One self-proclaimed king of the Hindi film industry even went ahead to criticize a veteran actor for rejecting the role of the anchor that was played by Anil Kapoor. When the anchor tries to influence the contestant and leaks the answer (the wrong answer) does it not convey that a successful quiz show like KBC could have been played unfairly? Anil Kapoor’s character was negative.
Do our film actors loathe slum dwellers as much as it was depicted in Slumdog Millionaire? I guess, yes. Otherwise, how could the film fraternity appreciate the erroneous story line and falsified depiction of events and characters?

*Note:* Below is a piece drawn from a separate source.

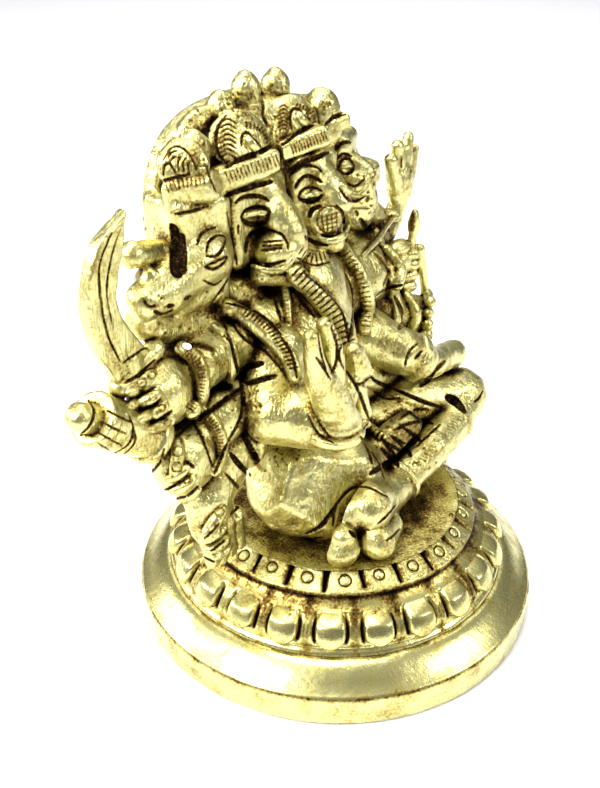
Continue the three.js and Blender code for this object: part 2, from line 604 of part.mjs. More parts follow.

In fact I appreciate the British director for his observations and understanding of the mindset of Indian and other audiences. He knew what would sell, and what would get him into the list of Oscar winners. I wonder how many more generations it would take for them to overcome the colonial hangover.
It is not new for the western world to laugh at India. They wouldn’t leave a chance to denigrate our country. Sadly, it has become a fad with some Indians to stand criticism of India by any means; And to voice their ‘intelligent’ views against those who raise objections to any attack on India’s culture, the place and the people.
Ringa Ringa is a sleazy song. I would call it one of the sleaziest from Hindi films released in the last few years. As Jagjit Singh opined, Jai Ho is certainly not Gulzar’s best piece. He has penned awesome lyrics for Hindi films right from his first song – Mora Gora Aang Laile (for Bandini). It is good that A R Rehman won himself and India an Oscar for the music. But his previous works, like Roja are far superior.
I have followed the real stories about the two young actors and their families, which was more interesting than the movie. There were scores of other children in the film, yet not a word about them or their neighborhood. I won’t forget the scenes of thin children climbing mountains of urban trash–this changed my perspective. But the movie wasn’t much, without the children it wouldn’t have any interest at all.